Great! And in Linux, you can open up a raw block device just by opening a file like /dev/hda1 and use mmap() straight from there, so this gives database implementors a way to control the whole disk with the same interface. This is great if you're a typical database developer who doesn't like the OS and doesn't trust the file system.

So this sounds like a nice, clean way to write a database or something else that does serious file manipulation. Some databases use this, for example MongoDB. But the more advanced database implementations tend to open the database file in O_DIRECT mode and implement their own caching system in user-space. Whereas mmap() lets you use the hardware (on x86) page tables for the indirection between the logical address of the data and where it's stored in physical memory, these databases force you to go through an extra indirection in their own data structures. And these databases have to implement their own caches, even though the resulting caches often aren't smarter than the default OS cache. (The logic that makes the caching smarter is often encoded in an application-specific prefetcher, which can be done pretty clearly though memory mapping.)

A problem with mmap()

High-performance databases often get lots of requests. So many requests that, if they were to spawn a thread for each one of them, the overhead of a kernel task per request would slow them down (where task means 'thread or process', in Linux terminology). There's a bit of overhead for threads:
  • Each thread must have its own stack, which takes up memory (though this is mitigated by the lazy allocation of physical memory to back stacks, which is done by default)
  • Some Linux CPU schedulers use a lot of CPU themselves. So blocking and then getting resumed has a certain amount of overhead. In particular, overhead is incurred so that the scheduler can be completely fair, and so that it can load-balance between cores.
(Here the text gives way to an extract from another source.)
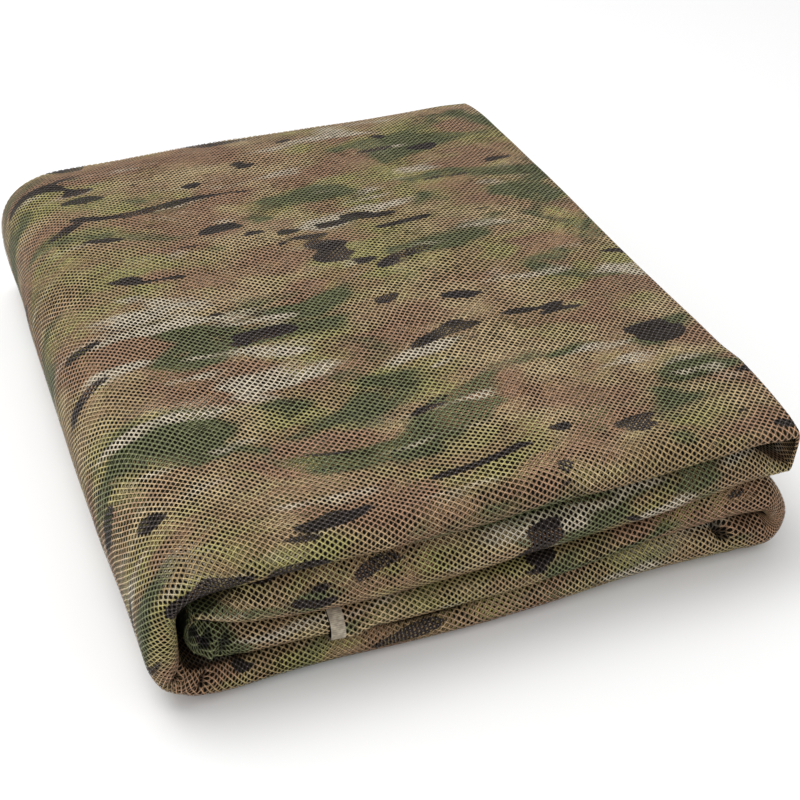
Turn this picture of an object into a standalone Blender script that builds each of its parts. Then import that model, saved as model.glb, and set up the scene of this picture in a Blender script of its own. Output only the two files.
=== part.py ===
"""Camouflage net: one length of printed mesh cloth, folded into a flat pack.

The cloth is folded twice. First it is laid in thirds and doubled, which makes a
strip of six layers with a round fold along its front. Then the strip is folded
across: both its ends turn in, and the whole closes like a book, with the spine
at the left. From the floor up its stretches are called base, short, middle and
top, and a tuck turns back under the left end of the middle one.

X runs along the front, Y to the back, Z up. The origin is on the floor, under
the middle of the pack. Lengths are in metres unless a name says millimetres.
"""
import math

import bmesh
import bpy

PACK_WIDTH = 0.377
PACK_DEPTH = 0.468
MM = 0.001

# Where the strip is measured, from the left end of the pack to the right (mm).
PLACES_MM = (-152, -136, -91, -45, 0, 50, 96, 132, 157, 174)

# Height of the crease between two stretches, and of the top, at those places.
CREASES_MM = {
    "floor":      (0, 0, 0, 0, 0, 0, 0, 0, 0, 0),
    "over_base":  (21, 22, 21, 16, 18, 23, 29, 30, 28, 25),
    "over_short": (52, 44, 39, 36, 36, 40, 45, 49, 52, 53),
    "under_top":  (67, 71, 73, 72, 72, 74, 77, 81, 82, 75),
    "top":        (94, 96, 96, 97, 97, 97, 97, 97, 96, 94),
}

# How far the cloth stands apart at each crease, at the same places.
OPENINGS_MM = {
    "floor":      (0, 0, 0, 0, 0, 0, 0, 0, 0, 0),
    "over_base":  (8, 4, 2, 2, 2, 2, 2, 2, 3, 6),
    "over_short": (2, 2, 2, 2, 2, 2, 2, 2, 3, 6),
    "under_top":  (2, 2, 2, 2, 2, 2, 2, 2, 8, 21),
    "top":        (0, 0, 0, 0, 0, 0, 0, 0, 0, 0),
}

# Each stretch of the strip: the creases below and above it, whether the face
# that ends up outside the pack is its upper one, how far its front fold lies
# back from the foremost one, and how far that fold wanders (mm).
STRETCHES = {
    #          below         above         face_up  set_back  wander
    "short":  ("over_base",  "over_short", True,    3.5,      1.0),
    "base":   ("floor",      "over_base",  False,   2.0,      0.8),
    "top":    ("under_top",  "top",        True,    0.0,      1.2),
    "middle": ("over_short", "under_top",  False,   1.0,      1.2),
    "tuck":   ("over_base",  "over_short", True,    4.0,      0.5),
}

SHORT_END = -0.091
TUCK_END = -0.103
SPINE_START = -0.136
TUCK_START = -0.152
RIGHT_START = 0.174

# Each bend between two stretches: where it starts, how far it stays inside the
# end of the pack, how thick the strip is at its far point, how square it is
# above and below its middle (2 is an ellipse), and the number of steps round it.
BENDS = {
    #                start        inside  wall    square_above  square_below  steps
    "right_low":   (RIGHT_START,  0.000,  0.0120, 2.2,          2.6,          5),
    "spine":       (SPINE_START,  0.000,  0.0205, 2.3,          3.0,          9),
    "right_high":  (RIGHT_START,  0.000,  0.0090, 2.4,          4.5,          6),
    "tuck_fold":   (TUCK_START,   0.0255, 0.0070, 2.0,          2.2,          4),
}

# The strip's section: six layers, each with a gap to the next, given as shares
# of the strip's thickness from its outer face (0) to its inner face (1).
LAYERS = 6
GAP_SHARE = 0.40
PITCH = 1.0 / (LAYERS - GAP_SHARE)
CLOTH = PITCH * (1.0 - GAP_SHARE)

# The order in which the cloth passes through the layers, from the free edge at
# the back of the outermost layer to the free edge of the last one. It turns
# back at the front, then at the back, and so on. Each turn has so many steps
# on its outside and so many on its inside.
ROUTE = (0, 5, 4, 1, 2, 3)
TURN_STEPS = {(0, 5): (7, 5), (5, 4): (3, 2), (4, 1): (4, 4), (1, 2): (3, 2), (2, 3): (3, 2)}
FRONT_ROLL = 0.5
BACK_ROLL = (PITCH + CLOTH) / 2
FREE_EDGE_SHORT = {0: 0.004, 3: 0.007}

# Places along the depth where every layer has a row of points, as shares of
# the depth from the middle.
ROWS = (-0.40, -0.14, 0.14, 0.40)

# How deep a round fold is for the strip's thickness (0.5 is a half circle).
ROLL_DEPTH = 0.55

# The pack's height rises to its middle and drops at its front and back edges and
# at its front right corner, as shares of the height at each point.
CROWN = 0.020
EDGE_DROP = 0.030
EDGE_BAND = 0.10
CORNER_DROP = 0.035
CORNER_SIZE = 0.070

# Soft waves in the height: share of the height, turns per metre along X and Y,
# and where each starts.
WAVES = (
    (0.006, 23.0, 9.0, 0.0),
    (0.005, 14.0, -27.0, 1.0),
)


def at_places(row, x):
    """A row of values in mm, as one smooth curve along X, in metres."""
    marks = [place * MM for place in PLACES_MM]
    x = min(max(x, marks[0]), marks[-1])
    k = 0
    while k < len(marks) - 2 and x > marks[k + 1]:
        k += 1
    before, after = max(k - 1, 0), min(k + 2, len(marks) - 1)
    width = marks[k + 1] - marks[k]
    t = (x - marks[k]) / width
    rise_here = (row[k + 1] - row[before]) / (marks[k + 1] - marks[before]) * width
    rise_next = (row[after] - row[k]) / (marks[after] - marks[k]) * width
    value = (
        row[k] * (2 * t**3 - 3 * t**2 + 1)
        + rise_here * (t**3 - 2 * t**2 + t)
        + row[k + 1] * (3 * t**2 - 2 * t**3)
        + rise_next * (t**3 - t**2)
    )
    return value * MM


def faces_at(stretch, x):
    """Outer and inner face of a stretch at x, each as (x, z)."""
    below, above, face_up, _, _ = STRETCHES[stretch]
    low = at_places(CREASES_MM[below], x) + at_places(OPENINGS_MM[below], x) / 2
    high = at_places(CREASES_MM[above], x) - at_places(OPENINGS_MM[above], x) / 2
    if face_up:
        return (x, high), (x, low)
    return (x, low), (x, high)


def set_back_at(stretch, x):
    """How far a stretch's front fold lies behind the foremost one."""
    _, _, _, set_back, wander = STRETCHES[stretch]
    return (set_back + wander * (1 + math.sin(x * 31.0 + set_back))) * MM


def station(outer, inner, set_back):
    """One cross-section of the strip: its two faces and its front fold's place."""
    return {"outer": outer, "inner": inner, "set_back": set_back}


def along(stretch, start, end):
    """Stations of a stretch, at the shared places between start and end."""
    low, high = min(start, end), max(start, end)
    inside = [place * MM for place in PLACES_MM if low + MM < place * MM < high - MM]
    places = sorted([low, high] + inside, reverse=start > end)
    return [station(*faces_at(stretch, x), set_back_at(stretch, x)) for x in places]


def round_point(start, reach, middle, half, angle, square):
    """A point on a squared ellipse that starts at x = start."""
    c, s = math.cos(angle), math.sin(angle)
    stretch = (abs(c) ** square + abs(s) ** square) ** (-1.0 / square)
    return (start + reach * c * stretch, middle + half * s * stretch)


def bend(name, first, last, turns_up):
    """Stations round a bend, between the ends of two stretches."""
    start, inside, wall, above, below, steps = BENDS[name]
    side = 1 if start > 0 else -1
    farthest = PACK_WIDTH / 2 - abs(start) - inside
    spans = {face: abs(first[face][1] - last[face][1]) for face in ("outer", "inner")}
    outside = max(spans, key=spans.get)
    found = []
    for k in range(1, steps):
        share = k / steps
        angle = math.pi * (share - 0.5 if turns_up else 0.5 - share)
        square = above if angle > 0 else below
        points = []
        for face, span in spans.items():
            reach = side * (farthest if face == outside else farthest - wall)
            middle = (first[face][1] + last[face][1]) / 2
            points.append(round_point(start, reach, middle, span / 2, angle, square))
        set_back = first["set_back"] * (1 - share) + last["set_back"] * share
        found.append(station(*points, set_back))
    return found


def strip_stations():
    """The strip's stations, from the free end of the short stretch to the tuck's."""
    short = along("short", SHORT_END, RIGHT_START)
    base = along("base", RIGHT_START, SPINE_START)
    top = along("top", SPINE_START, RIGHT_START)
    middle = along("middle", RIGHT_START, TUCK_START)
    tuck = along("tuck", TUCK_START, TUCK_END)
    return (
        short
        + bend("right_low", short[-1], base[0], turns_up=False)
        + base
        + bend("spine", base[-1], top[0], turns_up=True)
        + top
        + bend("right_high", top[-1], middle[0], turns_up=False)
        + middle
        + bend("tuck_fold", middle[-1], tuck[0], turns_up=False)
        + tuck
    )


def face_share(layer, side):
    """Where one face of a layer lies in the strip's thickness."""
    return layer * PITCH + (CLOTH if side == "high" else 0.0)


def other_side(side):
    """The side of the next layer that a face passes on to round a turn."""
    return "low" if side == "high" else "high"


def turn_points(here, following, side, at_front, edge, depth):
    """Points round one turn of the cloth, on one of its faces, as (share, y)."""
    start, end = face_share(here, side), face_share(following, other_side(side))
    half = (end - start) / 2
    on_outside = abs(half) > abs(following - here) * PITCH / 2
    steps = TURN_STEPS[here, following][0 if on_outside else 1]
    inward = 1 if at_front else -1
    centre = edge + inward * depth * (FRONT_ROLL if at_front else BACK_ROLL)
    points = []
    for k in range(steps + 1):
        angle = math.pi * k / steps
        share = (start + end) / 2 - half * math.cos(angle)
        points.append((share, centre - inward * depth * abs(half) * math.sin(angle)))
    return points


def face_line(first_side, front, back, depth):
    """One face of the cloth across the strip, from free edge to free edge."""
    side = first_side
    rows = [row * PACK_DEPTH for row in ROWS]
    line = [(face_share(ROUTE[0], side), back - FREE_EDGE_SHORT[ROUTE[0]])]
    for k, (here, following) in enumerate(zip(ROUTE, ROUTE[1:])):
        at_front = k % 2 == 0
        line += [(face_share(here, side), y) for y in (rows[::-1] if at_front else rows)]
        edge = front if at_front else back
        line += turn_points(here, following, side, at_front, edge, depth)
        side = other_side(side)
    line += [(face_share(ROUTE[-1], side), y) for y in rows]
    line.append((face_share(ROUTE[-1], side), back - FREE_EDGE_SHORT[ROUTE[-1]]))
    return line


def section(thickness, front, back):
    """The outline of the folded cloth across the strip, as (share, y) points."""
    depth = 2 * ROLL_DEPTH * thickness
    there = face_line("low", front, back, depth)
    and_back = face_line("high", front, back, depth)
    return there + and_back[::-1]


def swell(x, y):
    """How much taller or lower the pack is at x, y than its measured height."""
    across = 2 * y / PACK_DEPTH
    crown = CROWN * (1 - across * across)
    edge = max(0.0, abs(across) - 1 + 2 * EDGE_BAND) / (2 * EDGE_BAND)
    near_right = max(0.0, x - PACK_WIDTH / 2 + CORNER_SIZE) / CORNER_SIZE
    near_front = max(0.0, CORNER_SIZE - PACK_DEPTH / 2 - y) / CORNER_SIZE
    drop = EDGE_DROP * edge * edge + CORNER_DROP * near_right * near_front
    waves = sum(
        high * math.sin(turns_x * x + turns_y * y + begin)
        for high, turns_x, turns_y, begin in WAVES
    )
    return 1 + crown - drop + waves


def placed(here, share, y):
    """A point of the section, put where the strip lies at one station."""
    (outer_x, outer_z), (inner_x, inner_z) = here["outer"], here["inner"]
    x = outer_x + (inner_x - outer_x) * share
    z = outer_z + (inner_z - outer_z) * share
    return (x, y, z * swell(x, y))


def folded_net():
    """The net as one closed solid: the section, carried along the strip."""
    bm = bmesh.new()
    rings = []
    for here in strip_stations():
        thickness = math.dist(here["outer"], here["inner"])
        front = -PACK_DEPTH / 2 + here["set_back"]
        outline = section(thickness, front, PACK_DEPTH / 2)
        rings.append([bm.verts.new(placed(here, *point)) for point in outline])
    bm.faces.new(rings[0])
    bm.faces.new(rings[-1][::-1])
    for ring, following in zip(rings, rings[1:]):
        for k, corner in enumerate(ring):
            beside = (k + 1) % len(ring)
            bm.faces.new((corner, following[k], following[beside], ring[beside]))
    bmesh.ops.recalc_face_normals(bm, faces=bm.faces)
    bmesh.ops.triangulate(bm, faces=bm.faces)
    mesh = bpy.data.meshes.new("net")
    bm.to_mesh(mesh)
    bm.free()
    mesh.shade_smooth()
    mesh.set_sharp_from_angle(angle=math.radians(50))
    return mesh


def printed_mesh_cloth():
    """Matt polyester mesh, in the middle tone of its print."""
    material = bpy.data.materials.new("printed_mesh_cloth")
    material.use_nodes = True
    shader = material.node_tree.nodes["Principled BSDF"]
    shader.inputs["Base Color"].default_value = (0.150, 0.125, 0.065, 1.0)
    shader.inputs["Roughness"].default_value = 0.85
    shader.inputs["Metallic"].default_value = 0.0
    return material


for old in list(bpy.data.objects):
    bpy.data.objects.remove(old, do_unlink=True)

net = bpy.data.objects.new("net", folded_net())
net.data.materials.append(printed_mesh_cloth())
bpy.context.scene.collection.objects.link(net)
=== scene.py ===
import math

import bmesh
import bpy
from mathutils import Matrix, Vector, noise


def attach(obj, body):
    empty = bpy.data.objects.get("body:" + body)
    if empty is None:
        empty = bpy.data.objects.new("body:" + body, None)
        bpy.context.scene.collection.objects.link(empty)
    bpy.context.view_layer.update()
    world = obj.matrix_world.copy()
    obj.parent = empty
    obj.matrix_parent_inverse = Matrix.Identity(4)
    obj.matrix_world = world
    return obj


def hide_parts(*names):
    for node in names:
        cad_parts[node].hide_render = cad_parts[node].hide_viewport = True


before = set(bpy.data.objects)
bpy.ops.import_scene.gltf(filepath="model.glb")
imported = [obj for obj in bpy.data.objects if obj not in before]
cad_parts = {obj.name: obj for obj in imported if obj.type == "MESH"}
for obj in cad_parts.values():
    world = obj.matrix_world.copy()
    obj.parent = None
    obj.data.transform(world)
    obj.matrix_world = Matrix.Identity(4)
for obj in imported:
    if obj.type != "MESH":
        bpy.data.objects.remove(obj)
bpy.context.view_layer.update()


# The net: one length of knitted polyester mesh, 1.50 m wide and 2.78 m long. It is laid in
# thirds and doubled, which makes a strip of six layers with a round fold along its front.
# The strip is folded across with its ends turned in, and closes like a book.
PACK_WIDTH = 0.377
PACK_DEPTH = 0.468
MM = 0.001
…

To solve these issues, database implementors often respond to each request with a user-level coroutine, or even with an explicitly managed piece of state sent around through various callbacks.

Let's say we have a coroutine responding to a database request, and this coroutine wants to read from the database in a location that is currently stored on disk. If it accesses the big array, then it will cause a memory fault leading to a disk read. This will make the current task block until the disk read can be completed. But we don't want the whole task to block—we just want to switch to another coroutine when we have to wait, and we want to execute that coroutine from the same task.

The typical way around this problem is using asynchronous or non-blocking operations. For non-blocking I/O, there's epoll, which works for some kinds of files. For direct I/O on disk, Linux provides a different interface called asynchronous I/O, with system calls like io_submit. These two mechanisms can be hooked up with an eventfd, which is triggered whenever there are AIO results, using the undocumented system call io_set_eventfd. The basic idea is that you set up a bunch of requests in an object, and then you have a main loop, driven by epoll, where you repeatedly ask for the next available event. The coroutine scheduler resumes the coroutine that had the event complete on it, and executes that coroutine until it blocks again. Details about using this mechanism are a bit obtuse, but not very deep or complicated.

A proposed solution

What the mmap() interface is missing is a non-blocking way to access memory. Maybe this would take the form of a call based around mlock, like
    int mlock_eventfd(const void *addr, ssize_t len, int eventfd);

which would trigger the eventfd once the memory from addr going length len was locked in memory. The eventfd could be placed in an epoll loop and then the memory requested would be dereferenced for real once it was locked. A similar mechanism would be useful for fdatasync.

We could implement mlock_eventfd in user-space using a thread pool, and the same goes for fdatasync. But this would probaly eliminate the performance advantages of using coroutines in the first place, since accessing the disk is pretty frequent in databases.

As databases and the devices that underlie them grow more complex, it becomes difficult to manage this complexity. The operating system provides a useful layer of indirection between the database and the drive, but old and messy interfaces make the use of the OS more difficult. Clean, high-level OS interfaces which let applications take full advantage of the hardware and kernel-internal mechanisms and statistics would be a great boon to further database development, allowing the explosion of new databases and solid-state drives to be fully exploited.